Abstract 3779: Arterial Wall Remodeling in Response to Atheroma Regression with Very Intensive Lipid Lowering: Insights from the ASTEROID Trial
Background: Early atheroma regression is accompanied by contraction of the external elastic membrane (EEM) and no changes in lumen dimensions. This study aimed to investigate the pattern of arterial wall remodeling that accompanies long term atheroma regression in response to very intensive lipid lowering.
Methods: 349 subjects with angiographic coronary artery disease underwent serial assessment of plaque progression by intravascular ultrasound in response to treatment with rosuvastatin 40mg daily. Changes in the dimensions of the lumen and EEM in the entire cohort and subjects that underwent plaque regression (decrease in percent atheroma volume, PAV) and progression (increase in PAV) were investigated.

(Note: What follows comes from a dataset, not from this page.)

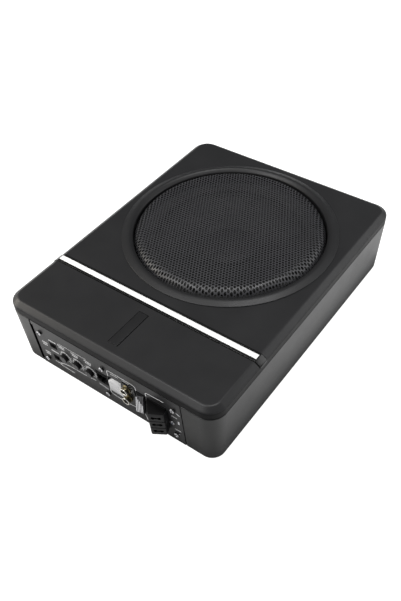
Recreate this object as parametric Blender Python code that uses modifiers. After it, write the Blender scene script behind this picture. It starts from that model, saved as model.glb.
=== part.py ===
"""Powered car subwoofer for under a seat: a shallow cast case with its own amplifier, a lid
that carries an 8 inch class woofer under a domed grille, and a control panel on the front.

Frame: X along the control panel, Y along the case (the panel faces -Y), Z up, origin on the
floor under the middle of the whole unit, plug included. Lengths are in metres. The pieces are
first laid out about the middle of the case, then moved together at the end.
"""
import math

import bmesh
import bpy
from mathutils import Vector

MM = 0.001
FIT = 0.3 * MM              # clearance between pieces that touch on the real product
BEYOND = 1.0 * MM           # how far a cut runs past the face it opens, or a join sinks in

# Case and lid
CASE_WIDTH = 250.0 * MM     # along X, at the seam
CASE_LENGTH = 330.0 * MM    # along Y, at the seam
FOOT_GAP = 1.5 * MM         # floor to the underside of the case
SEAM_HEIGHT = 67.1 * MM     # floor to the joint between case and lid
LID_HEIGHT = 12.2 * MM      # seam to the flat top
CHAMFER_INSET = 6.1 * MM
CHAMFER_DROP = 4.2 * MM
CORNER_RADIUS = 17.6 * MM   # plan radius at the seam
WALL = 3.0 * MM
WALL_DRAFT = 0.06           # inward lean of the case walls, per unit of depth
BOTTOM_ROUND = 1.8 * MM
CORNER_STEPS = 6

# Woofer opening and grille
DRIVER_Y = 39.0 * MM        # centre of the woofer, behind the middle of the case
OPENING_RADIUS = 103.0 * MM
SHELF_DEPTH = 15.3 * MM     # flat top down to the shelf that carries the woofer
SHELF_THICKNESS = 3.0 * MM
SHELF_WIDTH = 15.0 * MM     # ledge that carries the woofer
SHELF_HOLE_RADIUS = OPENING_RADIUS - SHELF_WIDTH
SHELF_WALL = 2.5 * MM
RING_RADIUS = OPENING_RADIUS + 10.5 * MM        # foot of the collar around the grille
RING_CREST_RADIUS = OPENING_RADIUS + 3.3 * MM
RING_CREST_HEIGHT = 3.0 * MM
RING_LIP = 1.4 * MM         # wall of the collar's spigot
RING_SPIGOT = 5.5 * MM
GRILLE_GAP = 0.8 * MM       # dark line between grille and collar
GRILLE_SHEET = 1.0 * MM
GRILLE_EDGE_RADIUS = 8.5 * MM
GRILLE_RISE = 5.5 * MM      # centre of the dome above the flat top
GRILLE_CROWN = 2.0 * MM     # rise from the rounded edge to the centre

# Trim on the lid
BAR_Y = -91.0 * MM
BAR_WIDTH = 10.8 * MM
BAR_SLOT = 0.6 * MM         # open line along each side of the carrier bar
BAR_PROUD = 0.6 * MM
BAR_SEAT = 1.5 * MM         # depth of the groove that the bar lies in
STRIP_WIDTH = 5.6 * MM
STRIP_THICKNESS = 1.0 * MM
BADGE_SIZE = (11.0 * MM, 45.5 * MM)
BADGE_CENTRE = (1.5 * MM, -128.0 * MM)
BADGE_DEPTH = 1.0 * MM

# Control panel, in the panel's own frame: x, depth out of the face, height above the seam
PANEL_WIDTH = 181.0 * MM
PANEL_CENTRE = -3.0 * MM
PANEL_THICKNESS = 2.5 * MM
PANEL_HEIGHT = 64.6 * MM
PANEL_EDGE_GAP = 0.8 * MM
FRAME_THICKNESS = 3.5 * MM  # screw frame behind the panel
FRAME_MARGIN = 6.0 * MM     # how far that frame runs past the panel's ends
FRAME_DROP = 1.5 * MM       # its top below the seam
SCREW_ROWS = (-13.0 * MM, -52.3 * MM)
SCREW_COLUMNS = (-84.0 * MM, -3.6 * MM, 79.0 * MM)
SCREW_HEAD = (2.7 * MM, 2.0 * MM)   # radius and height of a panel screw's head
SCREW_LENGTH = 5.4 * MM
SCREW_SHANK = 1.45 * MM
SCREW_HOLE = 1.8 * MM
WINDOW = (-79.0 * MM, 77.0 * MM, -49.6 * MM, -15.4 * MM)
WINDOW_BACK = -20.0 * MM    # depth that the cuts through the screw frame reach
POCKET_RUN = 8.0 * MM       # how far the panel's pocket runs past the wall
BOARD_SETBACK = 12.0 * MM   # face of the panel to the upright board behind it
BOARD_THICKNESS = 1.6 * MM

KNOB_ROW = -32.0 * MM
KNOB_FIRST = -55.2 * MM
KNOB_PITCH = 16.5 * MM
KNOB_RADIUS = 4.4 * MM
KNOB_LENGTH = 4.0 * MM
SHAFT_RADIUS = 1.5 * MM
SHAFT_REACH = 2.6 * MM      # end of a control's shaft in front of the panel
POT_SIZE = (9.6 * MM, 10.5 * MM)

SWITCH_X = -69.3 * MM
SWITCH_ROWS = (-24.2 * MM, -43.4 * MM)
SWITCH_HOLE = (7.2 * MM, 5.2 * MM)
SLIDER_SIZE = (3.4 * MM, 4.2 * MM)
SLIDER_TRAVEL = 3.0 * MM
SLIDER_PROUD = 0.8 * MM
SWITCH_BODY = (11.0 * MM, 7.4 * MM)
SWITCH_WELL = 2.5 * MM

REMOTE_BOX = (-14.0 * MM, 0.0 * MM, -38.8 * MM, -22.0 * MM)
REMOTE_BORE = (11.2 * MM, 8.4 * MM, 9.0 * MM)
INPUT_BOX = (1.2 * MM, 18.0 * MM, -42.0 * MM, -20.4 * MM)
INPUT_PROUD = 0.8 * MM
INPUT_CORNER = 7.0 * MM
RCA_BOX = (19.6 * MM, 34.8 * MM, -45.0 * MM, -15.8 * MM)
RCA_PROUD = 1.0 * MM
RCA_X = 25.4 * MM
RCA_ROWS = (-21.6 * MM, -36.2 * MM)
RCA_RADIUS = 4.15 * MM
RCA_BORE = 3.2 * MM
RCA_LENGTH = 5.0 * MM
RCA_FLOOR = 1.0 * MM
MULTI_BOX = (36.6 * MM, 46.4 * MM, -47.0 * MM, -17.2 * MM)
MULTI_PROUD = 4.5 * MM
POWER_CENTRE = (59.5 * MM, -34.2 * MM)
POWER_TONGUE = (17.6 * MM, 29.6 * MM, 8.0 * MM)
POWER_WALL = 1.5 * MM
SOCKET_PROUD = 0.5 * MM     # rim of the power socket out of the panel
PLUG_PITCH = 10.16 * MM
PLUG_LEFT = 48.6 * MM
PLUG_RIGHT = 70.8 * MM
PLUG_REACH = 13.2 * MM      # how far the angled face's outer corner stands off the panel
PLUG_SLOT = (7.0 * MM, 2.8 * MM, 6.0 * MM)      # across, high and deep
PLUG_GROOVE = (40.0 * MM, 1.0 * MM, 0.6 * MM)   # line between two cells of the plug
LED_SPOT = (75.0 * MM, -36.9 * MM)
LED_RADIUS = 1.6 * MM
LED_PROUD = 1.2 * MM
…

Results: Serial changes in lumen and external elastic membrane (EEM) volumes are summarized in the table⇓ below. Reductions in PAV (−0.8%, p<0.0001) and total atheroma volume (TAV, −12.5 mm3, p<0.0001) were accompanied by reductions in lumen volume by 3.1% and EEM volume by 4.7%. Atheroma regression was accompanied by a 3.9% reduction in EEM and no change in lumen volumes. Substantial regression was not only associated with a similar 3.2% reduction in EEM, but also a 3.5% increase in lumen. Plaque progression was accompanied by 5.8% reductions in EEM and 9.1% reduction in lumen. Substantial progression was accompanied by a similar 5.7% reduction in EEM and a greater degree of luminal contraction (11.7%).
Conclusion: Mild degrees of atheroma regression are accompanied by contraction of the EEM without changes in the lumen. With increasing degrees of regression, EEM contraction is accompanied by luminal enlargement. This highlights the dynamic nature of arterial wall remodeling in response to long term, substantial atheroma regression.